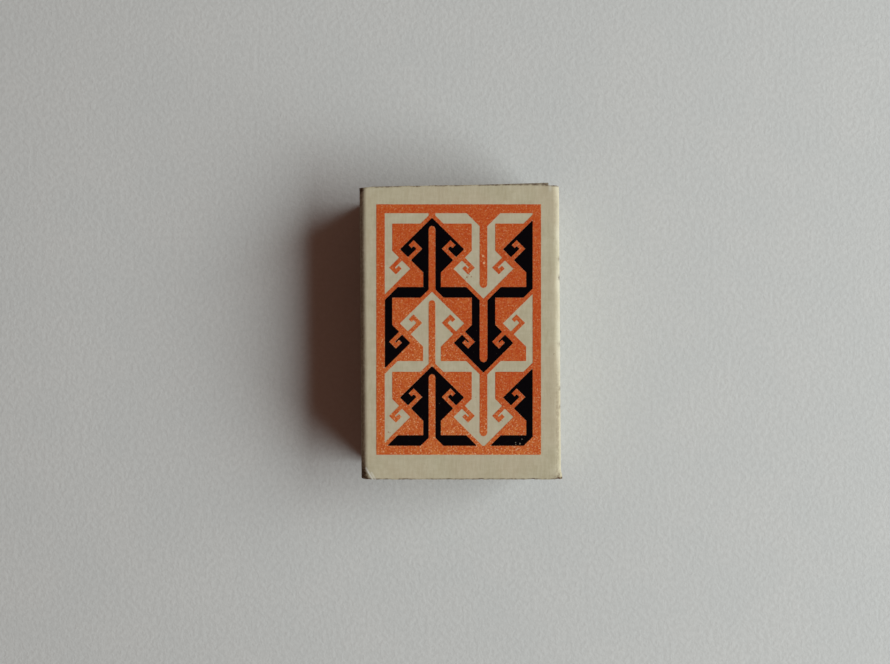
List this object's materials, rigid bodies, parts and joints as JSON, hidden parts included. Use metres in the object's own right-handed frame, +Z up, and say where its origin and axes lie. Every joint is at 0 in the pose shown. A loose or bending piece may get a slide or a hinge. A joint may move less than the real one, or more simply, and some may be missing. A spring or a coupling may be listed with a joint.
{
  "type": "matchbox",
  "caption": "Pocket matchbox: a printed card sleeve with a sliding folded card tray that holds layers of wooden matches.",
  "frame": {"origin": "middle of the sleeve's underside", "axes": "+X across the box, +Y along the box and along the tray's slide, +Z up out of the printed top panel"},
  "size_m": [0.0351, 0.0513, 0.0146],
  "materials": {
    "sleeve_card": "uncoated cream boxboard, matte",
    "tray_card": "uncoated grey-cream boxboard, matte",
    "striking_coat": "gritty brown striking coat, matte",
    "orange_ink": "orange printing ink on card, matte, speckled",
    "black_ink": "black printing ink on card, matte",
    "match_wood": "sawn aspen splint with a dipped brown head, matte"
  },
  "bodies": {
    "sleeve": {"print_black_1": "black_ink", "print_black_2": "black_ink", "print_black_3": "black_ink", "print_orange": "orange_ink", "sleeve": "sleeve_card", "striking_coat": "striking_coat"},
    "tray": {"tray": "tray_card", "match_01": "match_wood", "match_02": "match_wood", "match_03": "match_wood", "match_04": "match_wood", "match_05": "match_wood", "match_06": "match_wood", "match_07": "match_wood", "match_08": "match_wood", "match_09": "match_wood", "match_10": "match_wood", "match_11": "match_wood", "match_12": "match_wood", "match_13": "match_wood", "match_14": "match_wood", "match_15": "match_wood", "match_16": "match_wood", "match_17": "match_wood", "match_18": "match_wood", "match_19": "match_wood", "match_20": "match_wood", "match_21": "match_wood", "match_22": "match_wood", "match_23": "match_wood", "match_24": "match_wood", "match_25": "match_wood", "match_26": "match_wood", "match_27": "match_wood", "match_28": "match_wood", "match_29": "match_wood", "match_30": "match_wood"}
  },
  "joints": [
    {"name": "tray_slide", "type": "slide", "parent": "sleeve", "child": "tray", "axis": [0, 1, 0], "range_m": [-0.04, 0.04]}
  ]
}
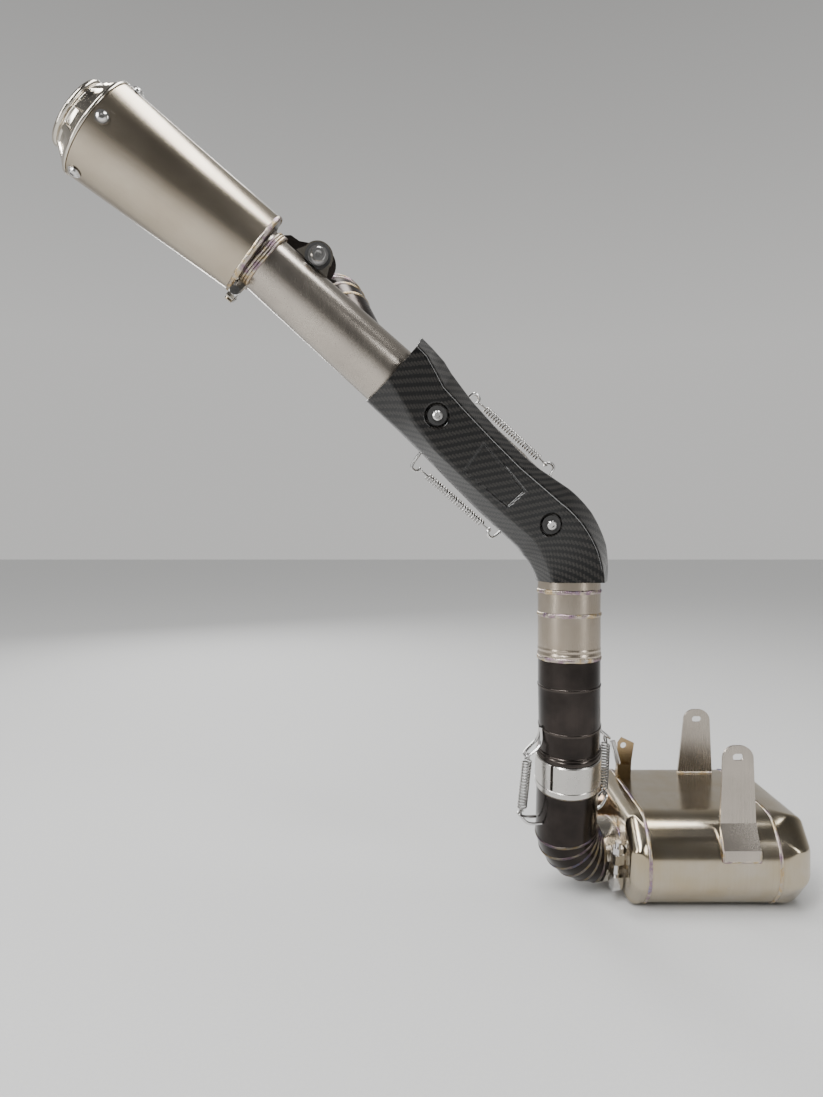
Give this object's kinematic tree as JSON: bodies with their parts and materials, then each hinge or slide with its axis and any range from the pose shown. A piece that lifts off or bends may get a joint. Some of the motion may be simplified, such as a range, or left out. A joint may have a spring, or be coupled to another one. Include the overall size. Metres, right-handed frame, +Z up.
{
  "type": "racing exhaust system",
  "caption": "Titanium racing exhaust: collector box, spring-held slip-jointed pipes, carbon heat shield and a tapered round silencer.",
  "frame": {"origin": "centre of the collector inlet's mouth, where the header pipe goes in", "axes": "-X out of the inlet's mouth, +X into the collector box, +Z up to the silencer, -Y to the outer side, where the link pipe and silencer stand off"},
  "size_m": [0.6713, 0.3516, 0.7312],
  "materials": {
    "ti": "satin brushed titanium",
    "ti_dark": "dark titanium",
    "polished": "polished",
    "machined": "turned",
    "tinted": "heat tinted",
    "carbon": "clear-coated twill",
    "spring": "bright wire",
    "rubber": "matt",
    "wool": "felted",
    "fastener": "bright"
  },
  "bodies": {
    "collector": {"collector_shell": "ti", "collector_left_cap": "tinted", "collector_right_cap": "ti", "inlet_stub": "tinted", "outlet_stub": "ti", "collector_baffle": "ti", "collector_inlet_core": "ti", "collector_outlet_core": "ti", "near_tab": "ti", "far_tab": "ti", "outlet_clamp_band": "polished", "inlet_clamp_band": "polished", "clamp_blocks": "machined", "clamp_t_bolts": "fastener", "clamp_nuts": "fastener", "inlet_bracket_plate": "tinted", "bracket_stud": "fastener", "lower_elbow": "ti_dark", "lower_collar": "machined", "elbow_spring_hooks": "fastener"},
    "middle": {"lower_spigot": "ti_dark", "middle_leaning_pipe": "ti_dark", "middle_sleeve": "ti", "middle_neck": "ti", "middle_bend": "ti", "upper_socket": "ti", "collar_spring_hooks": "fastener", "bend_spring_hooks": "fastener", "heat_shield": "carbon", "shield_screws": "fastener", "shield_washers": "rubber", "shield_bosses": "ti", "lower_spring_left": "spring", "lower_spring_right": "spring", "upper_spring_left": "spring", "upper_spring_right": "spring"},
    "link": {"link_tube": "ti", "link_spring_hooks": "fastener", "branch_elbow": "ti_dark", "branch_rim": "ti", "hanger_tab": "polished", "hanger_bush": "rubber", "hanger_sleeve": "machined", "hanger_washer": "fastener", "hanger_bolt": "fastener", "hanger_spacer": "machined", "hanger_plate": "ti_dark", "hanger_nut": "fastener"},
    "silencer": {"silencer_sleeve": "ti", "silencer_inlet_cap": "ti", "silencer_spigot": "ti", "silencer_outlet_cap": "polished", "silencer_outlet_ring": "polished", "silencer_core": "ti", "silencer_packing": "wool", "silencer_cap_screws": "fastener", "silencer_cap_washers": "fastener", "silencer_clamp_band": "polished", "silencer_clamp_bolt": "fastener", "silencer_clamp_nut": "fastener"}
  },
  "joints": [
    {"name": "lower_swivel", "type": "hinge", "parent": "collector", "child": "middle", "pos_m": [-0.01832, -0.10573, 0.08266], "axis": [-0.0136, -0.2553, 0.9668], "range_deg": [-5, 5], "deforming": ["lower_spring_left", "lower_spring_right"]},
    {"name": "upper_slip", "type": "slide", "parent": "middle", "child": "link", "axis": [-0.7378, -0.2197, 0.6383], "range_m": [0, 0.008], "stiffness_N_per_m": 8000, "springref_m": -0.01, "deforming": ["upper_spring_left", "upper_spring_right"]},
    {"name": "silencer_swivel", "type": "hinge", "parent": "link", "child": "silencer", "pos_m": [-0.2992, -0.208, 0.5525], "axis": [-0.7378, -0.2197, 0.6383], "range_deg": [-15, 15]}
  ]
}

- - - -

- [Your objective] Output the whole listing above again, word for word.

- [Output below]
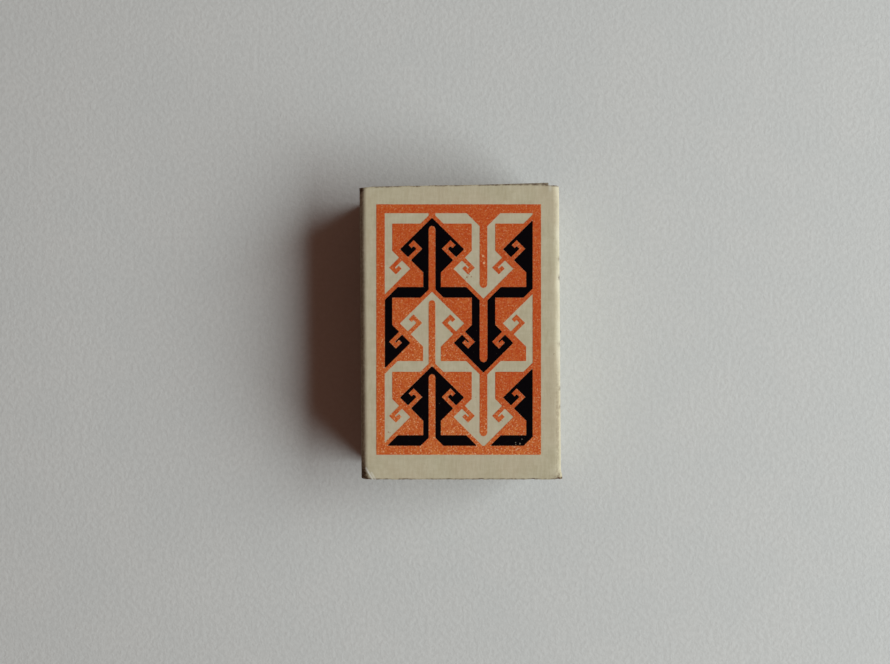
List this object's materials, rigid bodies, parts and joints as JSON, hidden parts included. Use metres in the object's own right-handed frame, +Z up, and say where its origin and axes lie. Every joint is at 0 in the pose shown. A loose or bending piece may get a slide or a hinge. A joint may move less than the real one, or more simply, and some may be missing. A spring or a coupling may be listed with a joint.
{
  "type": "matchbox",
  "caption": "Pocket matchbox: a printed card sleeve with a sliding folded card tray that holds layers of wooden matches.",
  "frame": {"origin": "middle of the sleeve's underside", "axes": "+X across the box, +Y along the box and along the tray's slide, +Z up out of the printed top panel"},
  "size_m": [0.0351, 0.0513, 0.0146],
  "materials": {
    "sleeve_card": "uncoated cream boxboard, matte",
    "tray_card": "uncoated grey-cream boxboard, matte",
    "striking_coat": "gritty brown striking coat, matte",
    "orange_ink": "orange printing ink on card, matte, speckled",
    "black_ink": "black printing ink on card, matte",
    "match_wood": "sawn aspen splint with a dipped brown head, matte"
  },
  "bodies": {
    "sleeve": {"print_black_1": "black_ink", "print_black_2": "black_ink", "print_black_3": "black_ink", "print_orange": "orange_ink", "sleeve": "sleeve_card", "striking_coat": "striking_coat"},
    "tray": {"tray": "tray_card", "match_01": "match_wood", "match_02": "match_wood", "match_03": "match_wood", "match_04": "match_wood", "match_05": "match_wood", "match_06": "match_wood", "match_07": "match_wood", "match_08": "match_wood", "match_09": "match_wood", "match_10": "match_wood", "match_11": "match_wood", "match_12": "match_wood", "match_13": "match_wood", "match_14": "match_wood", "match_15": "match_wood", "match_16": "match_wood", "match_17": "match_wood", "match_18": "match_wood", "match_19": "match_wood", "match_20": "match_wood", "match_21": "match_wood", "match_22": "match_wood", "match_23": "match_wood", "match_24": "match_wood", "match_25": "match_wood", "match_26": "match_wood", "match_27": "match_wood", "match_28": "match_wood", "match_29": "match_wood", "match_30": "match_wood"}
  },
  "joints": [
    {"name": "tray_slide", "type": "slide", "parent": "sleeve", "child": "tray", "axis": [0, 1, 0], "range_m": [-0.04, 0.04]}
  ]
}
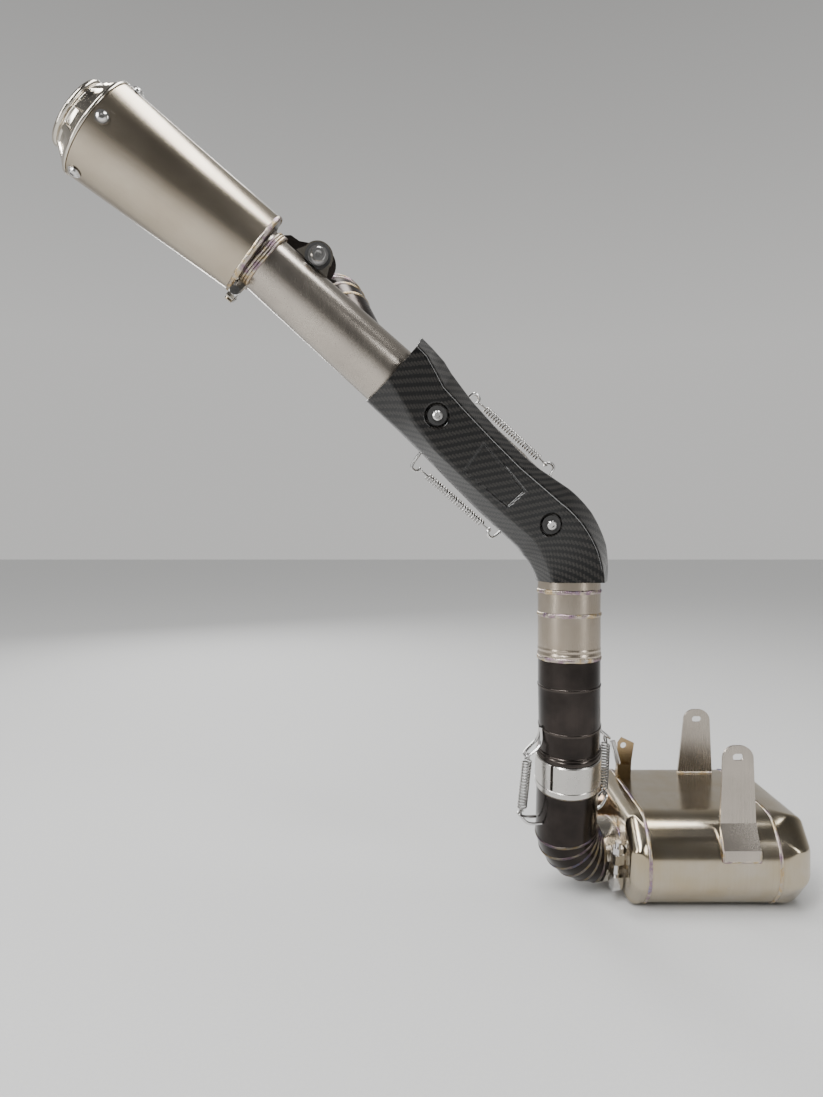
Give this object's kinematic tree as JSON: bodies with their parts and materials, then each hinge or slide with its axis and any range from the pose shown. A piece that lifts off or bends may get a joint. Some of the motion may be simplified, such as a range, or left out. A joint may have a spring, or be coupled to another one. Include the overall size. Metres, right-handed frame, +Z up.
{
  "type": "racing exhaust system",
  "caption": "Titanium racing exhaust: collector box, spring-held slip-jointed pipes, carbon heat shield and a tapered round silencer.",
  "frame": {"origin": "centre of the collector inlet's mouth, where the header pipe goes in", "axes": "-X out of the inlet's mouth, +X into the collector box, +Z up to the silencer, -Y to the outer side, where the link pipe and silencer stand off"},
  "size_m": [0.6713, 0.3516, 0.7312],
  "materials": {
    "ti": "satin brushed titanium",
    "ti_dark": "dark titanium",
    "polished": "polished",
    "machined": "turned",
    "tinted": "heat tinted",
    "carbon": "clear-coated twill",
    "spring": "bright wire",
    "rubber": "matt",
    "wool": "felted",
    "fastener": "bright"
  },
  "bodies": {
    "collector": {"collector_shell": "ti", "collector_left_cap": "tinted", "collector_right_cap": "ti", "inlet_stub": "tinted", "outlet_stub": "ti", "collector_baffle": "ti", "collector_inlet_core": "ti", "collector_outlet_core": "ti", "near_tab": "ti", "far_tab": "ti", "outlet_clamp_band": "polished", "inlet_clamp_band": "polished", "clamp_blocks": "machined", "clamp_t_bolts": "fastener", "clamp_nuts": "fastener", "inlet_bracket_plate": "tinted", "bracket_stud": "fastener", "lower_elbow": "ti_dark", "lower_collar": "machined", "elbow_spring_hooks": "fastener"},
    "middle": {"lower_spigot": "ti_dark", "middle_leaning_pipe": "ti_dark", "middle_sleeve": "ti", "middle_neck": "ti", "middle_bend": "ti", "upper_socket": "ti", "collar_spring_hooks": "fastener", "bend_spring_hooks": "fastener", "heat_shield": "carbon", "shield_screws": "fastener", "shield_washers": "rubber", "shield_bosses": "ti", "lower_spring_left": "spring", "lower_spring_right": "spring", "upper_spring_left": "spring", "upper_spring_right": "spring"},
    "link": {"link_tube": "ti", "link_spring_hooks": "fastener", "branch_elbow": "ti_dark", "branch_rim": "ti", "hanger_tab": "polished", "hanger_bush": "rubber", "hanger_sleeve": "machined", "hanger_washer": "fastener", "hanger_bolt": "fastener", "hanger_spacer": "machined", "hanger_plate": "ti_dark", "hanger_nut": "fastener"},
    "silencer": {"silencer_sleeve": "ti", "silencer_inlet_cap": "ti", "silencer_spigot": "ti", "silencer_outlet_cap": "polished", "silencer_outlet_ring": "polished", "silencer_core": "ti", "silencer_packing": "wool", "silencer_cap_screws": "fastener", "silencer_cap_washers": "fastener", "silencer_clamp_band": "polished", "silencer_clamp_bolt": "fastener", "silencer_clamp_nut": "fastener"}
  },
  "joints": [
    {"name": "lower_swivel", "type": "hinge", "parent": "collector", "child": "middle", "pos_m": [-0.01832, -0.10573, 0.08266], "axis": [-0.0136, -0.2553, 0.9668], "range_deg": [-5, 5], "deforming": ["lower_spring_left", "lower_spring_right"]},
    {"name": "upper_slip", "type": "slide", "parent": "middle", "child": "link", "axis": [-0.7378, -0.2197, 0.6383], "range_m": [0, 0.008], "stiffness_N_per_m": 8000, "springref_m": -0.01, "deforming": ["upper_spring_left", "upper_spring_right"]},
    {"name": "silencer_swivel", "type": "hinge", "parent": "link", "child": "silencer", "pos_m": [-0.2992, -0.208, 0.5525], "axis": [-0.7378, -0.2197, 0.6383], "range_deg": [-15, 15]}
  ]
}